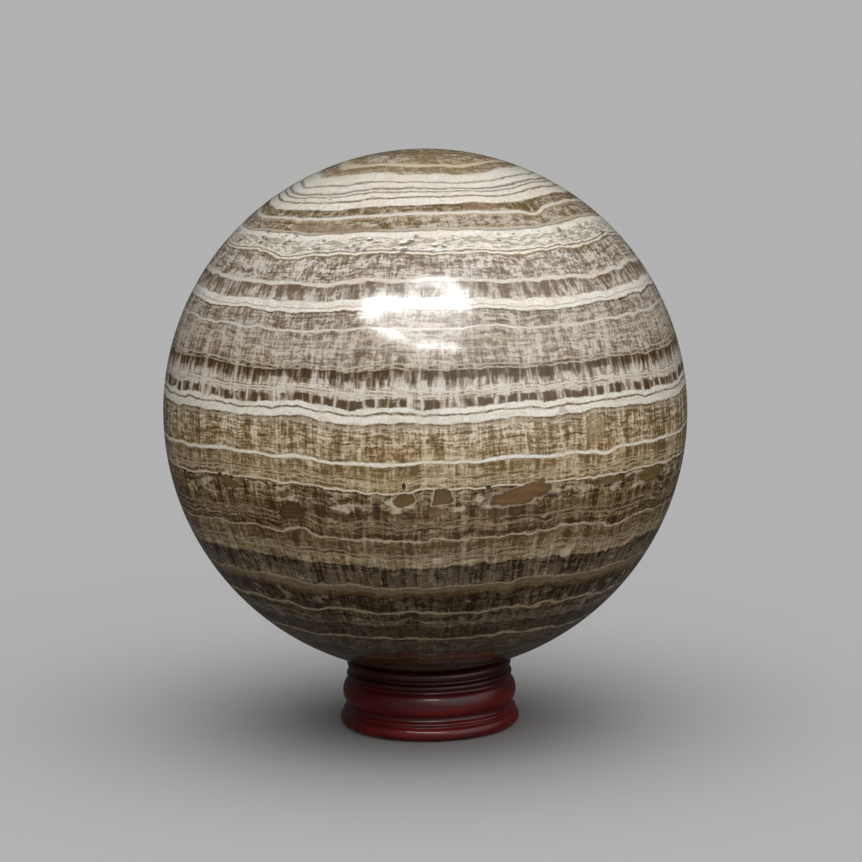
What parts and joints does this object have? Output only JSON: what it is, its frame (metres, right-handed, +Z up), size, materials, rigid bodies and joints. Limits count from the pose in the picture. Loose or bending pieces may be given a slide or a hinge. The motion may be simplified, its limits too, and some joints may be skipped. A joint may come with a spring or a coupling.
{
  "type": "decorative sphere",
  "caption": "Polished ball of banded brown and cream stone resting on a small turned red-brown wooden ring stand, as a table ornament.",
  "frame": {"origin": "on the ground, at the middle of the ring stand's underside", "axes": "+Z up through the stand's bore and the ball's middle; -Y towards the side that the picture shows"},
  "size_m": [0.15, 0.15, 0.1665],
  "materials": {
    "banded_stone": "polished",
    "lacquered_wood": "gloss"
  },
  "bodies": {
    "root": {"stone_ball": "banded_stone", "ring_stand": "lacquered_wood"}
  },
  "joints": []
}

→ BRIEF: Please return the data above exactly as given.

→ TASK RESPONSE:
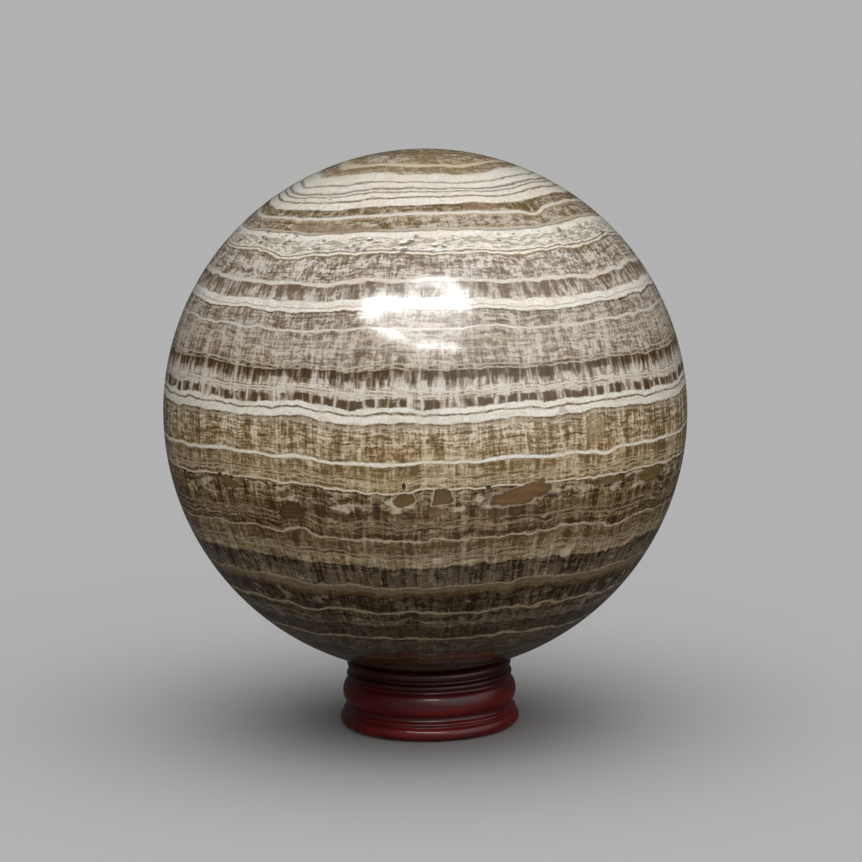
What parts and joints does this object have? Output only JSON: what it is, its frame (metres, right-handed, +Z up), size, materials, rigid bodies and joints. Limits count from the pose in the picture. Loose or bending pieces may be given a slide or a hinge. The motion may be simplified, its limits too, and some joints may be skipped. A joint may come with a spring or a coupling.
{
  "type": "decorative sphere",
  "caption": "Polished ball of banded brown and cream stone resting on a small turned red-brown wooden ring stand, as a table ornament.",
  "frame": {"origin": "on the ground, at the middle of the ring stand's underside", "axes": "+Z up through the stand's bore and the ball's middle; -Y towards the side that the picture shows"},
  "size_m": [0.15, 0.15, 0.1665],
  "materials": {
    "banded_stone": "polished",
    "lacquered_wood": "gloss"
  },
  "bodies": {
    "root": {"stone_ball": "banded_stone", "ring_stand": "lacquered_wood"}
  },
  "joints": []
}